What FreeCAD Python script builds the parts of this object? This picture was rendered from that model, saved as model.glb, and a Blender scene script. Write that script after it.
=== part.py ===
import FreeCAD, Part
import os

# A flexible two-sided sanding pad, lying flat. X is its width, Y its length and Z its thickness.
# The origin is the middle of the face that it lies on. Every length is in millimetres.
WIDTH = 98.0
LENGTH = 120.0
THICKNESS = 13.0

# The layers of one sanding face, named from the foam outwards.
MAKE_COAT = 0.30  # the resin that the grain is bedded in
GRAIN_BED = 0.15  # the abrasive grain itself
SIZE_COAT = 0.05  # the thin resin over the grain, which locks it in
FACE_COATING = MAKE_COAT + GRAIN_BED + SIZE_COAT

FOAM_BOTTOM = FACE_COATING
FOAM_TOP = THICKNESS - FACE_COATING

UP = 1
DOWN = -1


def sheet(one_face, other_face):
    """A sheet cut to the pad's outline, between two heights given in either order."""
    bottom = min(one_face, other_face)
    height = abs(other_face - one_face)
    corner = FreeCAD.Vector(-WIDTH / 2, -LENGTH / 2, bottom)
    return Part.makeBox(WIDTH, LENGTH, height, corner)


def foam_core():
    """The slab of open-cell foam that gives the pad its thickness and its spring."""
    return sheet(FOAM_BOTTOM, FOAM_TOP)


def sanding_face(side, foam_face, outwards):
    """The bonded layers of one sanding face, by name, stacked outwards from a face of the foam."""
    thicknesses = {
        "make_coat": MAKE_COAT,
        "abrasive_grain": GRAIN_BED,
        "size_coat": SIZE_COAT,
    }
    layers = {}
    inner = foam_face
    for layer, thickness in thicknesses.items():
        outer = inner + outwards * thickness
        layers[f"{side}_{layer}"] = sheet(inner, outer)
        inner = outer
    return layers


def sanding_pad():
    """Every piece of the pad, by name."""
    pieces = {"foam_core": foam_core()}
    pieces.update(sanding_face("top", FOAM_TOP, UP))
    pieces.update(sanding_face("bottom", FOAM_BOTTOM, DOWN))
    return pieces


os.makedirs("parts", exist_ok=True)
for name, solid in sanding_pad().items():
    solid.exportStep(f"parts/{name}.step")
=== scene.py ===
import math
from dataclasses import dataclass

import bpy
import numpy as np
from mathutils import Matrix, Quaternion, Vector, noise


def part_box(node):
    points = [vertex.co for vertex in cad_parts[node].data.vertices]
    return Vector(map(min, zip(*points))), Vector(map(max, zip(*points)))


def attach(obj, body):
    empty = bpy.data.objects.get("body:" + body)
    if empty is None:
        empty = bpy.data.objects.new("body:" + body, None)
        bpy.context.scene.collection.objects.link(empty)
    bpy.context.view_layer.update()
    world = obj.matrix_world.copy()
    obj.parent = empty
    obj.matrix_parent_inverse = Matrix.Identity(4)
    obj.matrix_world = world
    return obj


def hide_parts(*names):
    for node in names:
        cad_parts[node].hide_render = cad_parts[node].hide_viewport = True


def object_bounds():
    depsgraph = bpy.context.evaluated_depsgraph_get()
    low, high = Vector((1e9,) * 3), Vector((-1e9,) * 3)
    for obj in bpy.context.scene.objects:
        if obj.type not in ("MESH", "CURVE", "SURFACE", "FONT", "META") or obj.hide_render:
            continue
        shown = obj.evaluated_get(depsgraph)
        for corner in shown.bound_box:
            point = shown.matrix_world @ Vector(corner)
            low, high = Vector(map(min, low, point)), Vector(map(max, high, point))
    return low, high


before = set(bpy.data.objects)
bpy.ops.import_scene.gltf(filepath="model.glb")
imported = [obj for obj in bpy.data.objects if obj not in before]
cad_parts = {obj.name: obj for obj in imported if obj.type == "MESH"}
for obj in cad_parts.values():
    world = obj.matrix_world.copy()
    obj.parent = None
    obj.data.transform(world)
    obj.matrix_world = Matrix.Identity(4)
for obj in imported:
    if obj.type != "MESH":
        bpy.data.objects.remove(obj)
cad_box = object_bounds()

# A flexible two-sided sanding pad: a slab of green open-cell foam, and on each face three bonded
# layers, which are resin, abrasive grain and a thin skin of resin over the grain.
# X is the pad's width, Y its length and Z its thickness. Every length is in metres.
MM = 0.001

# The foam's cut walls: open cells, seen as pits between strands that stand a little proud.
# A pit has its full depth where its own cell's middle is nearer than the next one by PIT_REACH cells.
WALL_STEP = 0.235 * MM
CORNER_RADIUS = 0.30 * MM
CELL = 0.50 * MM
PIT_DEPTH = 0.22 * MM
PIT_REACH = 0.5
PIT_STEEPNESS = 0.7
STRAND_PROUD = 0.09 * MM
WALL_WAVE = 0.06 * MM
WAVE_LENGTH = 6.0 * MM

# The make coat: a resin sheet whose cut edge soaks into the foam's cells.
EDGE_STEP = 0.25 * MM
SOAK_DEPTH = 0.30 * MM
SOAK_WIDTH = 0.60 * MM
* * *
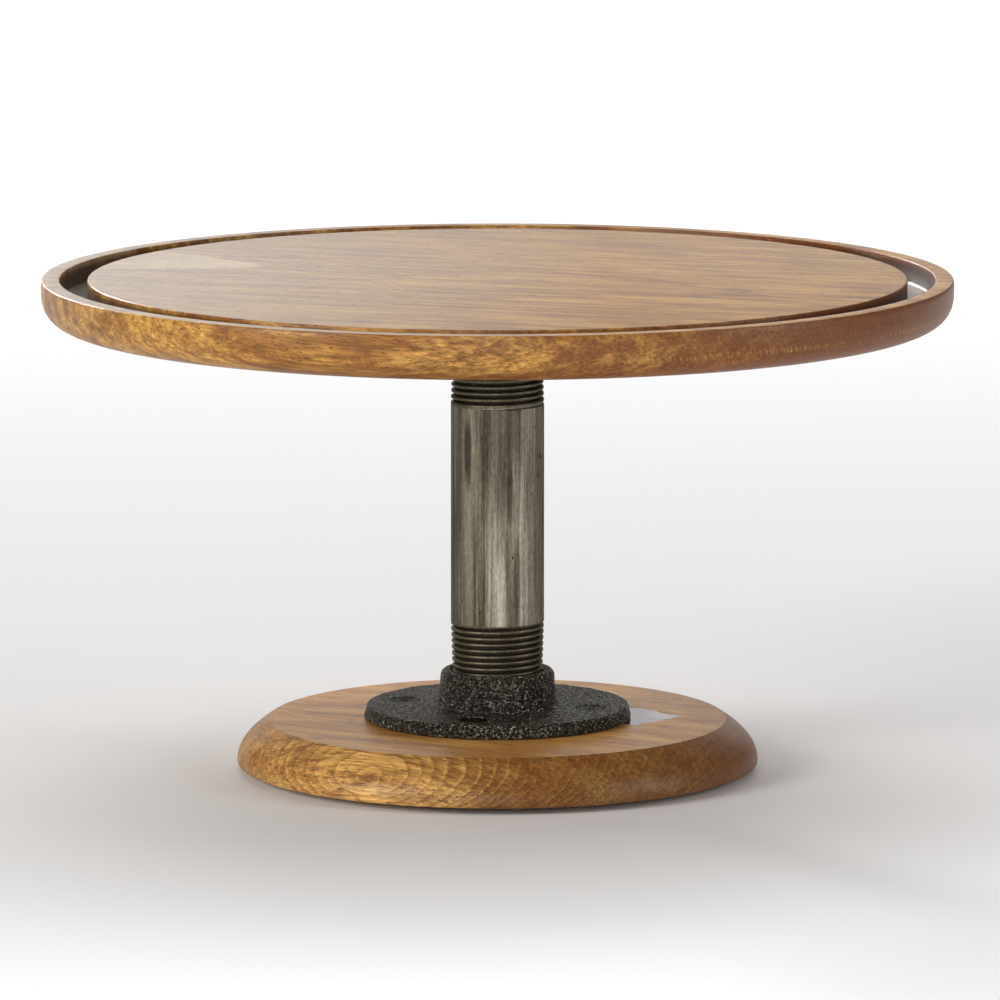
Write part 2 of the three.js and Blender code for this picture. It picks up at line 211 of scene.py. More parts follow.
* * *
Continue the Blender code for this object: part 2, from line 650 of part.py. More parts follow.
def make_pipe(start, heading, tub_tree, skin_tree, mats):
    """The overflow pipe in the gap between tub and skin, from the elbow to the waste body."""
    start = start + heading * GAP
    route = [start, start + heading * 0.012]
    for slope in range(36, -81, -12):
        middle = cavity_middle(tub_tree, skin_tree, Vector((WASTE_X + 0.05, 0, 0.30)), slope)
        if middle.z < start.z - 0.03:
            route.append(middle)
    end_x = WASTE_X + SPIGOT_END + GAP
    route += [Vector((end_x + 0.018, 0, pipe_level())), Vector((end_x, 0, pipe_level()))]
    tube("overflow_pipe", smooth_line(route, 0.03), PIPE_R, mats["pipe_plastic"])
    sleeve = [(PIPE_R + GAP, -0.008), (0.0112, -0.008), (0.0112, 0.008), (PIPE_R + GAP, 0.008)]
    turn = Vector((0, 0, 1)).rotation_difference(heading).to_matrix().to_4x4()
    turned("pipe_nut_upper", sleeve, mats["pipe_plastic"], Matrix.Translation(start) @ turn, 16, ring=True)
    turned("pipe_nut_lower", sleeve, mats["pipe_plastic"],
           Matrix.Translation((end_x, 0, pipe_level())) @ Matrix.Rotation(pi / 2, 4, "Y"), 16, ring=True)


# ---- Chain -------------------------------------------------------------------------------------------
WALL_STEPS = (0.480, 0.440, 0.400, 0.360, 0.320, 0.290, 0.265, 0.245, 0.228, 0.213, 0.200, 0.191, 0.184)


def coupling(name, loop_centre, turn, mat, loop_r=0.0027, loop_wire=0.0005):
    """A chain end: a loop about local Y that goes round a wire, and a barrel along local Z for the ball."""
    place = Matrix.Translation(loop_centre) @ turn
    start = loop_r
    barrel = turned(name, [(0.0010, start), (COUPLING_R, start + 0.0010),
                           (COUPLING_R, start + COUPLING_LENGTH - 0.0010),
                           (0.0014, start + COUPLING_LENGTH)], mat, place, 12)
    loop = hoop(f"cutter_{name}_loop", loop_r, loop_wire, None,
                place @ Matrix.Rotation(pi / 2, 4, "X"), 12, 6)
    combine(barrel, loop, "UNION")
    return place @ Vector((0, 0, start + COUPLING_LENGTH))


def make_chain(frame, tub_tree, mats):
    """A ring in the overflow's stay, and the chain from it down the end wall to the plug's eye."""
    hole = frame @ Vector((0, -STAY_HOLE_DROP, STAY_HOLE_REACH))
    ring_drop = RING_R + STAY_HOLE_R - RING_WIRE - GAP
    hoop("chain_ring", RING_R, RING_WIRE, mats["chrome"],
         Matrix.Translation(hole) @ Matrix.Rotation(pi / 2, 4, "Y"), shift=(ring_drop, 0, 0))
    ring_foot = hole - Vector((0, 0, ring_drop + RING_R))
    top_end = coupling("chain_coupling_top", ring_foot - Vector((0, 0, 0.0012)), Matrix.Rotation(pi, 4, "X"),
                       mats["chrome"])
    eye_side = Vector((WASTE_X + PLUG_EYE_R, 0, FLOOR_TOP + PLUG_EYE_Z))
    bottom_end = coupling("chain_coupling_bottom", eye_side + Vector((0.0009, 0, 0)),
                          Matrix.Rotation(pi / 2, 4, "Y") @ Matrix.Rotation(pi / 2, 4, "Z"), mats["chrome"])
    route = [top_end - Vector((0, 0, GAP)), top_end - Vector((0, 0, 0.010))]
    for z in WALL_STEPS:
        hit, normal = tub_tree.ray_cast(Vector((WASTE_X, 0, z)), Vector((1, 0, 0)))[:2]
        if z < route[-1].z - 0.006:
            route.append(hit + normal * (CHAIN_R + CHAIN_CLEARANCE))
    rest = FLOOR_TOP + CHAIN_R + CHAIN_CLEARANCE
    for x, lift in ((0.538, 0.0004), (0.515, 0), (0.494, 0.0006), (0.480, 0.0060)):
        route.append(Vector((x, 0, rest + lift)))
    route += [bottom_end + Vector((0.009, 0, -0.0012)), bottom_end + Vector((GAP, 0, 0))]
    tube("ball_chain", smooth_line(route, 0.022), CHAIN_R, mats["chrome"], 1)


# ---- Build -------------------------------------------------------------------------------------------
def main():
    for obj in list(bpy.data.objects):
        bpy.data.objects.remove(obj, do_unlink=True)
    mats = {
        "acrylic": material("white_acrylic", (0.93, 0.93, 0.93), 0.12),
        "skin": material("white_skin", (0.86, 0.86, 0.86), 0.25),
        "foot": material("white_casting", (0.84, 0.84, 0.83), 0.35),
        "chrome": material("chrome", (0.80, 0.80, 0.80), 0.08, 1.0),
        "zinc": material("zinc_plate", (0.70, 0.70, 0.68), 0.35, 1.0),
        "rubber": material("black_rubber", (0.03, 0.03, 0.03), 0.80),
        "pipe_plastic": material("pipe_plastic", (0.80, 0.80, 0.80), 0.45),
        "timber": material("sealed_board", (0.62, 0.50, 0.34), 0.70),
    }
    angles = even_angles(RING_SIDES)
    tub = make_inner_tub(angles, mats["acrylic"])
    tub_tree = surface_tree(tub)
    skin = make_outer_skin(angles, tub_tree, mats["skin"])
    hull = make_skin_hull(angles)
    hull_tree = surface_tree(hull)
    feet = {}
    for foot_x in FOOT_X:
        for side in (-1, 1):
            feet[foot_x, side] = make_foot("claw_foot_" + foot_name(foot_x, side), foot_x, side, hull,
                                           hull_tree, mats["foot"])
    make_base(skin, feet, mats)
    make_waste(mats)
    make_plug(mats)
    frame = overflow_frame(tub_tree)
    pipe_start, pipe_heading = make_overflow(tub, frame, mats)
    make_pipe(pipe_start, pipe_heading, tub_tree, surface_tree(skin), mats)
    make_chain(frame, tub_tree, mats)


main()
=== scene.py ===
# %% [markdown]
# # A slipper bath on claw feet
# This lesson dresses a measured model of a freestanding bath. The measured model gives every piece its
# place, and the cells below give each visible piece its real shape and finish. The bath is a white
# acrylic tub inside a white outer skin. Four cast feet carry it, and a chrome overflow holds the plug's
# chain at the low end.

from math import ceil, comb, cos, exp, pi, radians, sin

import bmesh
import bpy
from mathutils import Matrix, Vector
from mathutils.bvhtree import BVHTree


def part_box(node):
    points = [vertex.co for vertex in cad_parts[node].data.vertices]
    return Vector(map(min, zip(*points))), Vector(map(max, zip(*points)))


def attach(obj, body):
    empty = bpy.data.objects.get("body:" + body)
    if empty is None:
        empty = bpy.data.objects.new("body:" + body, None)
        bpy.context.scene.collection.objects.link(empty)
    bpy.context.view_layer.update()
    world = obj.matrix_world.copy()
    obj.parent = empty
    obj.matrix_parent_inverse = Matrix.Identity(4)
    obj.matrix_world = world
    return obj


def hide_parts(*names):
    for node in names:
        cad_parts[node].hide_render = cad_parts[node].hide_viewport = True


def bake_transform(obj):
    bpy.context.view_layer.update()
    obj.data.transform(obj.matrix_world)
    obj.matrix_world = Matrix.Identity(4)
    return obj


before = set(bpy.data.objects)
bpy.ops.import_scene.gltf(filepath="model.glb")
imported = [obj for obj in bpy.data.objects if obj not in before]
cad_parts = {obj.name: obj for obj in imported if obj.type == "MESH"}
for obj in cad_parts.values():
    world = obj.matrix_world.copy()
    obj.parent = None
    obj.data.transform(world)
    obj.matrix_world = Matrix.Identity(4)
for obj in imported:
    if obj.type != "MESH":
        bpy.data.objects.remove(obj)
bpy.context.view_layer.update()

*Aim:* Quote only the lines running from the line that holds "What FreeCAD Python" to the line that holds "THICKNESS = 13.0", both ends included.

*Response:*
What FreeCAD Python script builds the parts of this object? This picture was rendered from that model, saved as model.glb, and a Blender scene script. Write that script after it.
=== part.py ===
import FreeCAD, Part
import os

# A flexible two-sided sanding pad, lying flat. X is its width, Y its length and Z its thickness.
# The origin is the middle of the face that it lies on. Every length is in millimetres.
WIDTH = 98.0
LENGTH = 120.0
THICKNESS = 13.0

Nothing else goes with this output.